Tory, one of those elegant old cynics who define the British tabloid industry, marvels at the McKinney story: “It had kinky sex, it had religion, it had a beauty queen, kidnap at gunpoint, chains, being spread-eagled. It had Mormon missionaries. And there was something in that story for everyone. It was a perfect tabloid story.” McKinney maintains to this day that the British press ruined her life, but as the story raged in the fall of 1977—that same economically distressed period when the Sex Pistols broke in the UK as tabloid fodder—she proved herself equal to the task of celebrity. Released on bail, she made the social scene in London, showing up at the premiere for Saturday Night Fever and hanging out with the Bee Gees and Keith Moon, drummer for the Who. Then she and Keith May fled the UK, posing at the airport as deaf-mute students, and returned to the U.S. From there she contacted Tory and, he says, offered to sell her story to the Express for 40,000 pounds; he flew out to Atlanta and met her and May at the Hilton Hotel, where they arrived disguised as Indians. “She was having, really, the time of her life,” Tory recalls. “There was no sense of anxiety. She was just enjoying it.”

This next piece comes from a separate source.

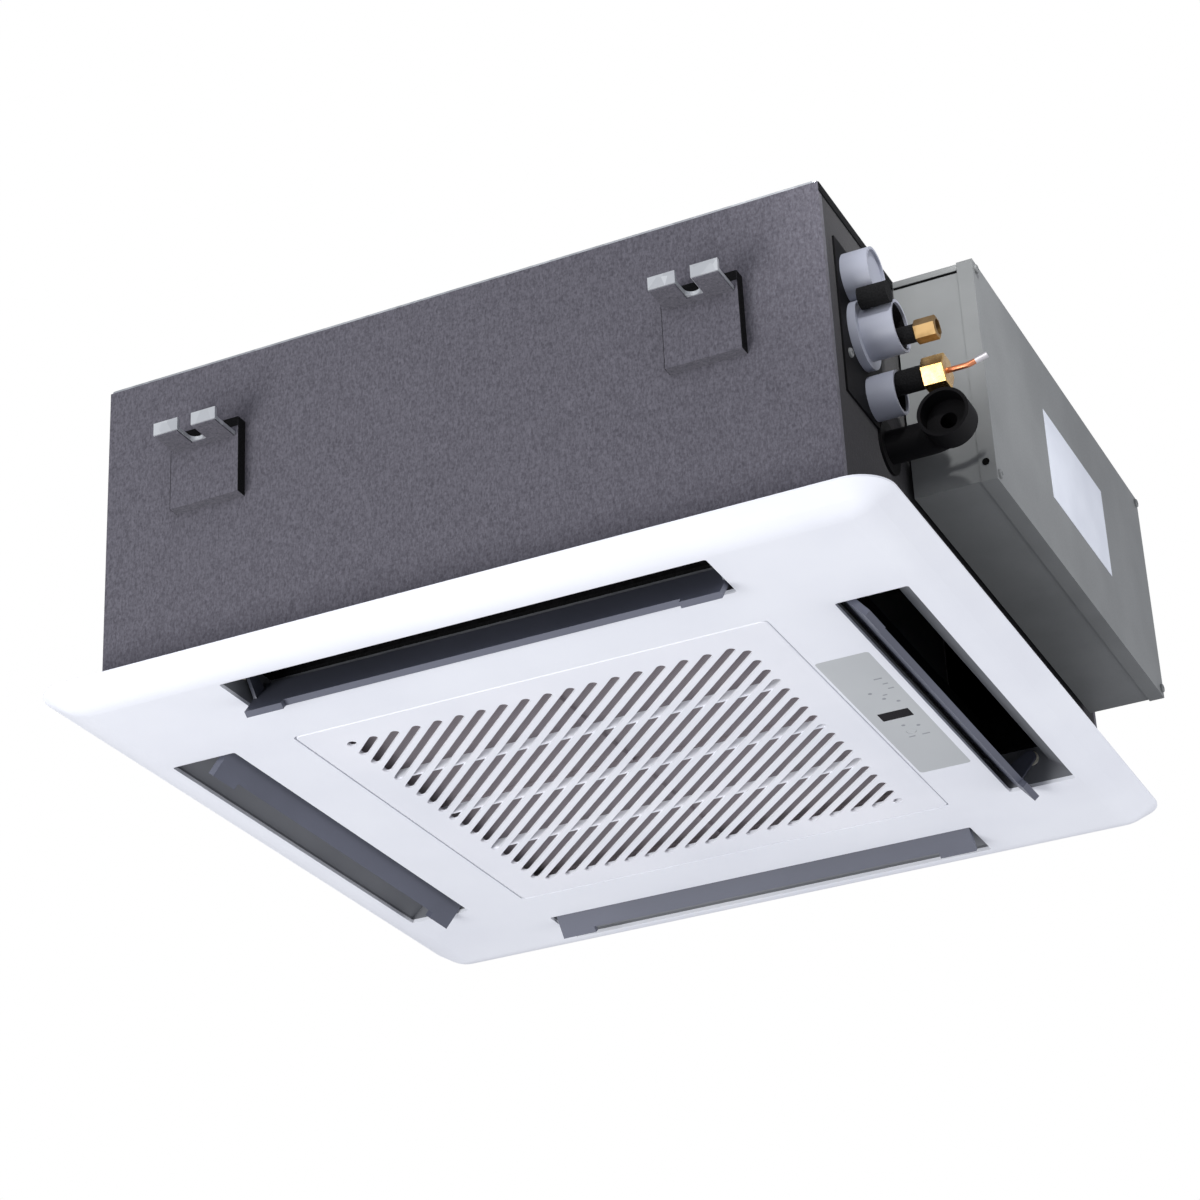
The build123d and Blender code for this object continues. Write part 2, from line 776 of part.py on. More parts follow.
with BuildPart() as grille_hinge_pins:
    pin_end = opening_half + panel_wall - seat_gap
    pin_root = grille_half - hinge_pin_length + grille_gap + panel_wall
    for end in (-1, 1):
        with BuildSketch(Plane.XZ.offset(end * pin_root)):
            with Locations((hinge_x, z_hinge)):
                Circle(hinge_pin_radius)
        extrude(amount=end * (pin_end - pin_root))
grille_hinge_pins.part.label = "grille_hinge_pins"
export_step(grille_hinge_pins.part, "parts/grille_hinge_pins.step")

with BuildPart() as filter_frame:
    with BuildSketch(Plane.XY.offset(z_face + filter_rise)):
        RectangleRounded(filter_side, filter_side, grille_corner)
        Rectangle(filter_side - 2 * filter_rim, filter_side - 2 * filter_rim, mode=Mode.SUBTRACT)
        Rectangle(filter_side - filter_rim, filter_rim / 2)
        Rectangle(filter_rim / 2, filter_side - filter_rim)
    extrude(amount=filter_thickness)
filter_frame.part.label = "filter_frame"
export_step(filter_frame.part, "parts/filter_frame.step")

with BuildPart() as filter_net:
    net_pitch = (filter_side - filter_rim) / filter_gaps
    with BuildSketch(Plane.XY.offset(z_face + filter_rise + filter_thickness)):
        Rectangle(filter_side - filter_rim / 2, filter_side - filter_rim / 2)
        with GridLocations(net_pitch, net_pitch, filter_gaps, filter_gaps):
            Rectangle(filter_gap_share * net_pitch, filter_gap_share * net_pitch, mode=Mode.SUBTRACT)
    extrude(amount=net_thickness)
filter_net.part.label = "filter_net"
export_step(filter_net.part, "parts/filter_net.step")

# push catches above the grille's rim wall
with BuildPart() as catch_housings:
    housing_low = z_recess - catch_housing_height
    housing_reach = opening_half - catch_x + 2 * catch_radius
    with BuildSketch(Plane.XY.offset(housing_low)):
        with GridLocations(0, 2 * catch_offset, 1, 2):
            with Locations((opening_half - housing_reach / 2, 0)):
                Rectangle(housing_reach, catch_housing_width)
    extrude(amount=catch_housing_height)
    with BuildSketch(Plane.XY.offset(housing_low)):
        with Locations((catch_x, catch_offset), (catch_x, -catch_offset)):
            Circle(catch_radius + pin_clearance)
    extrude(amount=z_catch + catch_length + catch_travel + seat_gap - housing_low, mode=Mode.SUBTRACT)
catch_housings.part.label = "catch_housings"
export_step(catch_housings.part, "parts/catch_housings.step")

for side, catch_y in {"front": -catch_offset, "back": catch_offset}.items():
    with BuildPart() as catch_plunger:
        with BuildSketch(Plane.XY.offset(z_catch)):
            with Locations((catch_x, catch_y)):
                Circle(catch_radius)
        extrude(amount=catch_length)
    catch_plunger.part.label = f"catch_plunger_{side}"
    export_step(catch_plunger.part, f"parts/catch_plunger_{side}.step")

with BuildPart() as panel_screws:
    head_base = z_recess - gusset_thickness - screw_head_height
    with BuildSketch(Plane.XY.offset(head_base)):
        with GridLocations(2 * panel_screw_place, 2 * panel_screw_place, 2, 2):
            Circle(screw_head_radius)
    extrude(amount=screw_head_height)
    with BuildSketch(Plane.XY.offset(z_recess - gusset_thickness)):
        with GridLocations(2 * panel_screw_place, 2 * panel_screw_place, 2, 2):
            Circle(screw_radius)
    extrude(amount=z_bottom + panel_screw_bite - z_recess + gusset_thickness)
panel_screws.part.label = "panel_screws"
export_step(panel_screws.part, "parts/panel_screws.step")

# ---------------------------------------------------------------- sheet-metal casing
with BuildPart() as casing_shell:
    with BuildSketch(Plane.XY.offset(z_bottom)):
        RectangleRounded(casing_side, casing_side, casing_corner)
        inner_side = casing_side - 2 * casing_wall
        RectangleRounded(inner_side, inner_side, casing_corner - casing_wall, mode=Mode.SUBTRACT)
    extrude(amount=body_height - top_thickness)
    # bottom flange with corner gussets
    with BuildSketch(Plane.XY.offset(z_bottom)):
        RectangleRounded(casing_side, casing_side, casing_corner)
        flange_opening = casing_side - 2 * casing_flange
        Rectangle(flange_opening, flange_opening, mode=Mode.SUBTRACT)
        with PolarLocations(flange_opening / sqrt(2), 4, start_angle=45):
            Polygon(*corner_triangle(casing_gusset), align=None)
    extrude(amount=casing_wall)
    # holes for the pipes and the drain in the right-hand wall
    with BuildSketch(face_plane(casing_half - 2 * casing_wall)):
        with Locations((liquid_y, z_liquid)):
            Circle(liquid_pipe_radius + pipe_hole_margin)
        with Locations((gas_y, z_gas)):
            Circle(gas_pipe_radius + pipe_hole_margin)
        with Locations((drain_y, z_drain)):
            Circle(nozzle_radius + pin_clearance)
    extrude(amount=4 * casing_wall, mode=Mode.SUBTRACT)
casing_shell.part.label = "casing_shell"
export_step(casing_shell.part, "parts/casing_shell.step")

with BuildPart() as top_plate:
    with BuildSketch(Plane.XY.offset(z_lid)):
        RectangleRounded(body_side, body_side, top_corner)
    extrude(amount=top_thickness)
top_plate.part.label = "top_plate"
export_step(top_plate.part, "parts/top_plate.step")

# felt jackets: front and back run the whole width, left and right fit between them
z_felt_middle = (z_bottom + z_lid) / 2
felt_height = z_lid - z_bottom
flange_room = hanger_thickness + small_head_height + felt_clearance
for side, facing in {"front": -1, "back": 1}.items():
    bracket_places = [(-hanger_x, 0), (hanger_x, 0)]
    with BuildPart() as jacket:
        with BuildSketch(Plane.XZ.offset(-facing * casing_half)):
            with Locations((0, z_felt_middle)):
                Rectangle(body_side, felt_height)
        extrude(amount=-facing * felt_thickness)
        # raised pads over the brackets
        with BuildSketch(Plane.XZ.offset(-facing * body_half)):
            with Locations((-hanger_x, felt_pad_centre), (hanger_x, felt_pad_centre)):
                Rectangle(felt_pad_width, felt_pad_height)
        extrude(amount=-facing * felt_pad_rise)
        # room for the bracket's flange behind the felt, and the slit for its plate
        with BuildSketch(Plane.XZ.offset(-facing * casing_half)):
            with Locations(*bracket_places):
                with Locations((0, hanger_thickness + felt_clearance)):
                    Rectangle(hanger_flange_width + 2 * felt_clearance,
                              hanger_flange_drop + hanger_thickness + 2 * felt_clearance,
                              align=(Align.CENTER, Align.MAX))
        extrude(amount=-facing * flange_room, mode=Mode.SUBTRACT)
        with BuildSketch(Plane.XZ.offset(-facing * casing_half)):
            with Locations(*bracket_places):
                with Locations((0, hanger_thickness / 2)):
                    Rectangle(hanger_width + 2 * felt_clearance, hanger_thickness + 2 * felt_clearance)
        extrude(amount=-facing * (felt_thickness + felt_pad_rise), mode=Mode.SUBTRACT)
    jacket.part.label = f"jacket_{side}"
    export_step(jacket.part, f"parts/jacket_{side}.step")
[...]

As Tory explains, the Express was locked in mortal combat with the Mirror for ownership of the McKinney story, and his antagonist in Tabloid is Kent Gavin, a silver-haired, sniggering, rather repellent photographer for the Mirror who traveled to Los Angeles and broke the story of McKinney’s exploits there. Steve Moskowitz, another of McKinney’s admirers, alerted Gavin to ads placed in the Los Angeles Free Press presenting her as “38-24-36, a slim, sweet Southern Blond. How would you like her to leisurely bathe you, lovingly blow-dry/style your hair, then give you a delicious nude massage on her fur-covered waterbed? Your fantasy is her specialty: S&M, B&D, escort service, nude wrestling/modeling, erotic phone calls, dirty panties or pictures.” Moskowitz also helped Gavin collect anywhere from 800 to 1,000 photos of McKinney, some of them nudes, some of them bondage shots. Gavin grins as he recalls how the Mirror hid Moskowitz in Mexico while the story broke; when he asked Moskowitz if he’d ever had sex with McKinney, Moskowitz replied, “Shoot, man, nobody’s ever had sex with Joyce.”

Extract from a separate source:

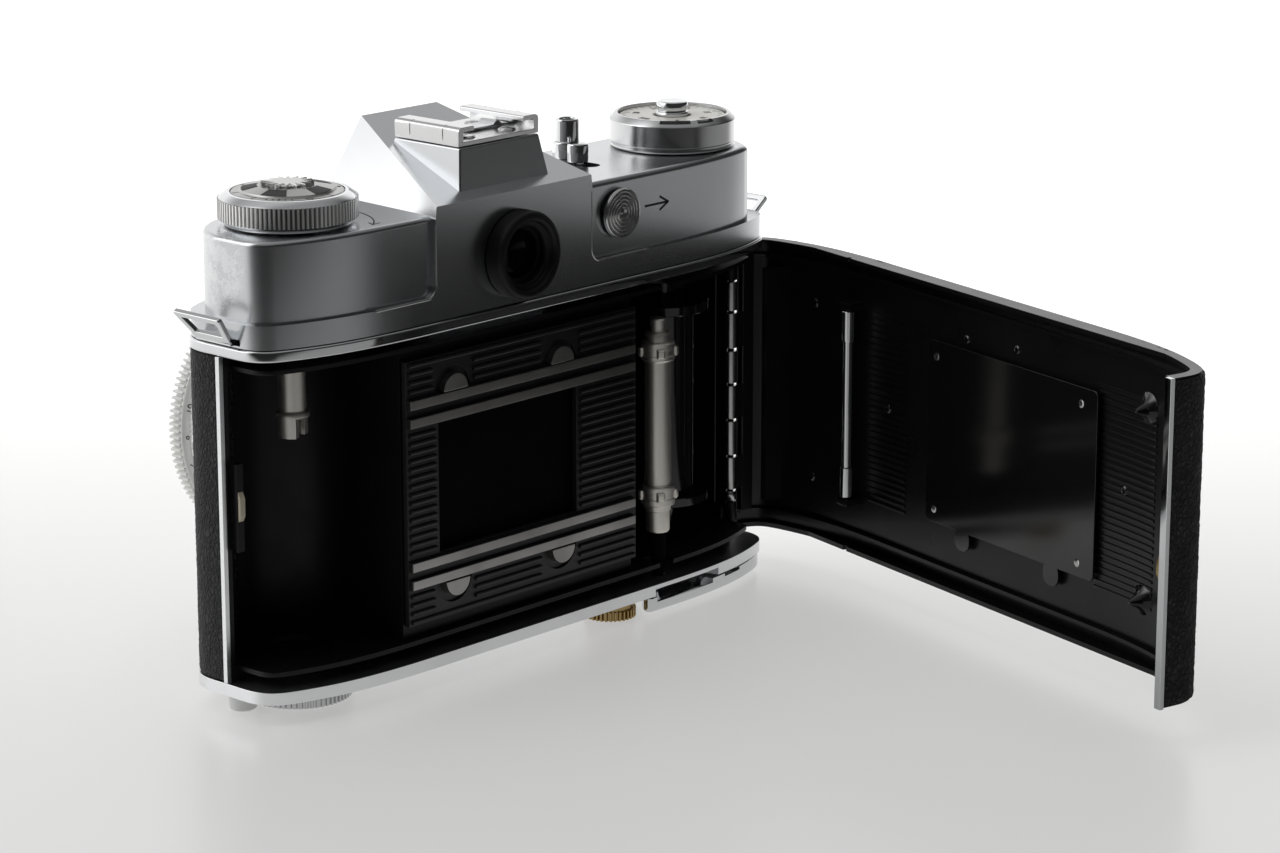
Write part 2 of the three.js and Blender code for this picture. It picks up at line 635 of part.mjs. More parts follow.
const COUNTER_SLIDE_PROFILE = [ // [radius, y]
  [0, -1.6], [2.4, -1.6], [2.4, -0.6], [1.0, -0.6], [1.0, 1.6], [4.7, 1.6],
  [4.7, 2.3], [4.2, 2.7], [0, 2.5],
];

piece('counter_housing', SATIN, cut(
  turned(COUNTER_HOUSING, COUNTER, 28),
  rod(COUNTER, 2.3, 40, 60, 12),
  rod(COUNTER, 3.5, 52.6, 60, 14),
));
piece('counter_dial', DIAL,
  rod(COUNTER, 10.2, 54.9, 55.6, 24).subtract(rod(COUNTER, 3.5, 50, 60, 14)));
piece('release_button', POLISHED, turned(RELEASE_BUTTON, COUNTER, 16));
piece('cable_release_socket', POLISHED, turned(CABLE_SOCKET_PROFILE, CABLE_SOCKET, 14));
piece('counter_release_button', POLISHED, turned(COUNTER_BUTTON_PROFILE, COUNTER_BUTTON, 14));
piece('counter_slide', SATIN, turnedY(COUNTER_SLIDE_PROFILE, COUNTER_SLIDE, 18));

// ---------------------------------------------------------------- film transport
function sprocketShaft() {
  const drums = [14.1, -14.1].flatMap((z) => [
    rod(SPROCKET, 3.2, z - 1.75, z + 1.75, 14),
    ...[20, 110, 200, 290].map((turn) => (
      box(-0.7, 0.7, 2.6, 3.8, -0.9, 0.9).rotate([0, 0, turn]).translate([...SPROCKET, z]))),
  ]);
  return join(
    rod(SPROCKET, 2.55, -19.2, 18.0, 12),
    rod(SPROCKET, 1.6, 17.8, 20.6),
    ...drums,
    rod(SPROCKET, 1.1, -31.4, 27.0),
    rod(SPROCKET, 2.3, -21.4, -16.0, 12),
  );
}

function takeUpSpool() {
  const [x, y] = SPOOL;
  const filmSlot = box(x - 0.6, x + 0.6, y - 8, y + 2, -15, 15);
  return join(
    rod(SPOOL, 6.2, -20, 20, 16).subtract(filmSlot),
    ...[18.2, -20].map((z) => rod(SPOOL, 9.0, z, z + 1.8, 18)),
    rod(SPOOL, 2.4, -28.6, 28.4),
  );
}

piece('sprocket_shaft', POLISHED, sprocketShaft());
piece('take_up_spool', GLOSS_BLACK, takeUpSpool());

// ---------------------------------------------------------------- wind lever and base controls
// the arm hugs the back edge of the base from the hub to the middle of the body
function windLever() {
  const backEdge = outline(0.5)
    .filter(([x, y]) => y > -10.5 && x < -40 && x > -73.5)
    .sort(([xa], [xb]) => xb - xa);
  const arm = [
    [-35.3, -0.2], [-35.8, 1.55], [-40, 1.68], ...backEdge, [-73.0, -14], [-66.0, -22.0],
    [-53.5, -25.0], [-44.5, -21.0], [-43.6, -14], [-42.2, -7], [-39, -2.6],
  ];
  const recess = [[-39.2, 5], [-39.2, 0.2], [-41, -1.0], [-51, -1.0], [-54, 0.2], [-54, 5]];
  return join(prism(arm, -35.4, -32.7), rod(LEVER, 9.4, -36.0, -33, 20))
    .subtract(prism(recess, -33.3, -30))
    .add(rod(LEVER, 3.1, -34, -30.2, 12));
}

const TRIPOD_BUSH = [ // [radius, z]
  [2.7, -35.9], [6.8, -35.9], [6.8, -32.6], [7.7, -32.4], [7.7, -30.3], [2.7, -30.3],
  [2.7, -35.9],
];

piece('wind_lever', POLISHED, windLever());
piece('rewind_release_button', BRASS, join(
  prism(toothed(REWIND_RELEASE, 5.0, 4.5, 30), -35.9, -34.2),
  rod(REWIND_RELEASE, 4.4, -34.4, -32.9, 14),
  rod(REWIND_RELEASE, 2.1, -33.2, -30.2),
));
piece('tripod_bush', STEEL, turned(TRIPOD_BUSH, REWIND, 20));
piece('latch_collar', SATIN,
  prism(toothed(REWIND, 9.6, 9.1, 36), -35.9, -32.5).subtract(rod(REWIND, 7.9, -40, -30, 20)));
piece('latch_tongue', BRASS, box(54.9, 56.5, -13.3, -12.1, -6.0, 10.0));

// ---------------------------------------------------------------- hinge
const barrel = (z0, z1) => rod(HINGE, 1.2, z0, z1);

// barrels with a web [x0, x1, y0, y1] that ties each one to its leaf
function knuckles(spans, web) {
  return join(...spans.flatMap(([bottom, top]) => {
    const z = [bottom + KNUCKLE_GAP, top - KNUCKLE_GAP];
    return [barrel(...z), box(...web, ...z)];
  }));
}

function hingeLeaf(...solids) {
  return join(...solids).subtract(rod(HINGE, 0.7, -40, 40));
}

piece('hinge_pin', POLISHED, rod(HINGE, 0.62, -26.5, 26.5));
piece('hinge_body_leaf', STEEL, hingeLeaf(
  box(-75.0, -74.5, -16.0, -13.3, -26.0, 26.0),
  box(-75.0, -74.2, -13.4, -12.6, 18.7, 26.0),
  barrel(18.6, 26.0),
  knuckles(BODY_KNUCKLES, [-75.0, -74.2, -13.6, -12.4]),
));

// ---------------------------------------------------------------- back door
// laid out closed, then swung open about the hinge
const doorPivot = new THREE.Group();
doorPivot.position.set(...HINGE, 0);
doorPivot.rotation.z = THREE.MathUtils.degToRad(DOOR_OPEN);
const door = new THREE.Group();
door.position.set(-HINGE[0], -HINGE[1], 0);
doorPivot.add(door);
fixed.add(doorPivot);

// keeps the rear half of a body shape and clears the hinge
function doorHalf(solid) {
  return solid
    .intersect(box(-90, 70, -12.0, 10, -60, 60))
    .subtract(box(-90, -71.5, -20, -9.6, -60, 60));
}

// pressed shell: skin, side walls and a turned-in rim along the top and bottom edges
function backDoor() {
  const rim = (z0, z1) => join(
    wall(0.2, 2.3, z0, z1),
    slab(0.2, z0, z1).intersect(box(-74, 57, -1.6, 10, -60, 60)),
  );
  const shell = doorHalf(join(
    wall(0.2, 0.8, PANEL_BOTTOM, PANEL_TOP),
    rim(PANEL_BOTTOM, PANEL_BOTTOM + 0.9),
    rim(PANEL_TOP - 0.9, PANEL_TOP),
  ));
  // rib that closes the light path beside the take-up spool
  const rib = box(-71.6, -69.9, -6.4, -1.0, -23.6, 23.6).intersect(slab(0.5, -60, 60));
  const ears = EAR_BOTTOMS.map((z) => box(-50.4, -48.6, -2.6, 1.5, z, z + EAR_HEIGHT));
  const earHoles = EAR_BOTTOMS.map((z) => rod(ROLLER, 0.55, z - 1, z + EAR_HEIGHT + 1));
  const dimple = [[0, -2.6], [0.5, -2.5], [2.0, 1.0], [0, 1.0]];
  const cassetteDimples = [17.5, -17.5].map((z) => turnedY(dimple, [37.6, z], 10));
  return join(cut(join(shell, rib, ...ears), ...earHoles), ...cassetteDimples);
}

function pressurePlate() {
  const tabs = [-14.6, 12.0].map((x) => (
    prismY(roundedRect(x - 2.2, x + 2.2, -21.4, -17.0, 1.6, 4), 0.15, 0.6)));
  const pips = [-23.4, 19.4].flatMap((x) => (
    [14.6, -15.2].map((z) => rodY([x, z], 0.9, 0.07, 0.4))));
  const plate = prismY(roundedRect(-26.0, 24.0, -17.7, 17.7, 1.2, 3), 0.15, 0.6);
  return join(plate, ...tabs, ...pips);
}

const doorPiece = (name, finish, solid) => piece(name, finish, solid, door);
doorPiece('back_door', BLACK, backDoor());
doorPiece('door_covering', HIDE,
  doorHalf(wall(-0.4, 0.15, PANEL_BOTTOM + 0.5, PANEL_TOP - 0.5)));
doorPiece('door_edge_strip', POLISHED,
  wall(-0.3, 1.3, PANEL_BOTTOM, PANEL_TOP).intersect(box(50, 70, -12.95, -12.05, -60, 60)));
doorPiece('pressure_plate', GLOSS_BLACK, pressurePlate());
doorPiece('pressure_plate_spring', STEEL, box(-12, 10, 0.98, 1.2, -4.0, 4.0));
doorPiece('film_roller', POLISHED, join(
  rod(ROLLER, 0.95, -13.5, 13.5),
  rod(ROLLER, 1.25, 12.6, 18.6),
  rod(ROLLER, 1.25, -18.6, -12.6),
  rod(ROLLER, 0.45, -20.2, 19.9),
));
doorPiece('door_latch_hook', BRASS,
  box(55.1, 56.1, -11.8, -7.0, -8.2, -2.0).subtract(box(54, 60, -10.6, -9.2, -7.2, -3.0)));
doorPiece('hinge_door_leaf', STEEL, hingeLeaf(
  knuckles(DOOR_KNUCKLES, [-74.2, -73.6, -11.6, -8.0]),
  box(-74.2, -73.6, -9.4, -7.0, -26.0, 26.0),
));

camera.updateMatrixWorld(true);
export default camera;
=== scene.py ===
import bpy, bmesh, math
from mathutils import Vector, Matrix, noise


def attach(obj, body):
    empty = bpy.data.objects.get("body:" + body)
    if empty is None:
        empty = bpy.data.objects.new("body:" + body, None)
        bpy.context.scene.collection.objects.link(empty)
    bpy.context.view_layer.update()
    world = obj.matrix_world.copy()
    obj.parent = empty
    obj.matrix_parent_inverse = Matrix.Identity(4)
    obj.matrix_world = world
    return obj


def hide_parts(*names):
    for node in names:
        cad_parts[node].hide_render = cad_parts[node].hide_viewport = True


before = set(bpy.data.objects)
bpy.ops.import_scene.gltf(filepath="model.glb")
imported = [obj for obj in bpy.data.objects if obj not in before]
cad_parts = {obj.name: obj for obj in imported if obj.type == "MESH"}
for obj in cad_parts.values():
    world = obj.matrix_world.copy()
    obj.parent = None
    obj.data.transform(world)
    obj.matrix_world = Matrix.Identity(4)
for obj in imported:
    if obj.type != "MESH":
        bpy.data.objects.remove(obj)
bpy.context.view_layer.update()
scene = bpy.context.scene

# ------------------------------------------------------------------ frame of the layout, in millimetres
# Everything is drawn around the optical axis and the film plane, then moved to the row frame.
LIFT = Matrix.Translation((0, 0.036, 0.036)) @ Matrix.Scale(0.001, 4)
HINGE = (-74.35, -11.92)
OPEN = math.radians(75.19)
SWING = Matrix.Translation((HINGE[0], HINGE[1], 0)) @ Matrix.Rotation(OPEN, 4, 'Z') @ Matrix.Translation((-HINGE[0], -HINGE[1], 0))
CX, CY = -8.8, -14.4
REWIND = (41.2, -14.0)
COUNTER = (-59.1, -14.0)
SPROCKET = (-42.6, -2.75)
SPOOL = (-57.5, -15.0)
LEVER = (-53.5, -14.0)
FINDER = 0.6
TOP, BOTTOM = 29.35, -29.92
FLANGE, DECK = 35.8, 50.2
FLOOR_GLOW = 0.36

# ------------------------------------------------------------------ solids
def finish_mesh(bm, merge=1e-5):
    bmesh.ops.remove_doubles(bm, verts=bm.verts, dist=merge)
    bmesh.ops.recalc_face_normals(bm, faces=bm.faces)
    me = bpy.data.meshes.new("solid")
    bm.to_mesh(me)
    bm.free()
    return me

def prism(points, z0, z1):
    bm = bmesh.new()
    lo = [bm.verts.new((x, y, z0)) for x, y in points]
    hi = [bm.verts.new((x, y, z1)) for x, y in points]
    n = len(points)
    bm.faces.new(lo[::-1])
    bm.faces.new(hi)
    for i in range(n):
        bm.faces.new((lo[i], lo[(i + 1) % n], hi[(i + 1) % n], hi[i]))
    return finish_mesh(bm)

def moved(me, matrix):
    me = me.copy()
    me.transform(matrix)
    if matrix.determinant() < 0:
        me.flip_normals()
    return me

def prism_y(points, y0, y1):
    me = prism(points, y0, y1)
    me.transform(Matrix(((1, 0, 0, 0), (0, 0, 1, 0), (0, 1, 0, 0), (0, 0, 0, 1))))
    me.flip_normals()
    return me

def prism_x(points, x0, x1):
    me = prism(points, x0, x1)
    me.transform(Matrix(((0, 0, 1, 0), (1, 0, 0, 0), (0, 1, 0, 0), (0, 0, 0, 1))))
    return me

def box(x0, x1, y0, y1, z0, z1):
    return prism([(x0, y0), (x1, y0), (x1, y1), (x0, y1)], z0, z1)

def circle(cx, cy, r, n=48, a0=0.0):
    return [(cx + r * math.cos(a0 + 2 * math.pi * i / n), cy + r * math.sin(a0 + 2 * math.pi * i / n)) for i in range(n)]

def rod(cx, cy, r, z0, z1, n=48):
    return prism(circle(cx, cy, r, n), z0, z1)

def rod_y(cx, cz, r, y0, y1, n=48):
    return prism_y(circle(cx, cz, r, n), y0, y1)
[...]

All this lunacy must have appealed greatly to Morris, who began his career documenting American eccentrics in Gates of Heaven (1978) and Vernon, Florida (1981) but then established himself as a serious journalist when his documentary The Thin Blue Line (1988) helped exonerate one Randall Adams for the murder of a Texas police officer. Recent news reports that Adams died last October were a striking reminder that a movie has the power to save a man’s life, which has clearly inspired Morris to ever-more courageous examinations of the American soul. Mr. Death: The Rise and Fall of Fred A. Leuchter, Jr. (1999) conflated capital punishment and Nazism with its profile of Leuchter, a specialist in execution technology who turned out to be a Holocaust denier. The Fog of War: Eleven Lessons From the Life of Robert McNamara (2003) laid bare the conscience of the man who, as defense secretary to Lyndon Johnson, became the architect of the Vietnam war. And Standard Operating Procedure (2008) plunged into the dreck of the torture photos from Abu Ghraib, exploring not only their brutality but how the U.S. military used them to limit the fallout for what happened at the Iraqi prison.

Who wouldn’t need a break after all that? At the same time, Tabloid overlaps considerably with Standard Operating Procedure, which took a hard look at how the Abu Ghraib photos were disseminated in the media. It also seems like a natural progression from the outstanding series of critical pieces Morris has published in the New York Times examining the veracity and hidden agendas of news photographs. McKinney claims that erotic photos of her published in the British tabloids were doctored, and Morris obliges her with an animated sequence showing how her head might have been pasted onto another woman’s naked body. If Tabloid never quite makes good on the promise of media criticism inherent in its subject, that’s only because McKinney’s story—even the part she admits to—is such a jaw-dropping entertainment on its own. At one point in her incarceration she tore two blank pages from a prison Bible, wrote letters to her family and the press, rolled and inserted them into her rectum and vagina, and managed to drop them out a window to a waiting reporter. As she describes how she expelled them, Morris superimposes Pushed, Grunted, and Popped.

A story last week in the Times revealed that McKinney has been following Tabloid around from city to city, showing up at preview screenings in Seattle, San Francisco, Austin, Sarasota, and New York City. In at least one case, she arrived in disguise and revealed herself after the movie; in others she’s heckled it during the screening. She says she intends to sue Morris and the producers, and various online reviews of Tabloid have attracted long, anonymous, but tellingly detailed comments signed “truthteller” that denounce the movie and threaten the reviewers and their Internet providers with legal action. (For my own history with Tabloid and “truthteller,” follow the link provided below.) You have to wonder what so infuriates McKinney about the movie, given that Morris has portrayed her exactly as she seems to view herself: as a hopeless romantic who’s never gotten over losing the man of her dreams. Whether or not she ever manacled Kirk Anderson to a bed, her idealized love for him has clearly become her ball and chain.

Editor’s note: This post has been amended to reflect that McKinney denies the filmmaker’s suggestion that she worked as a dominatrix.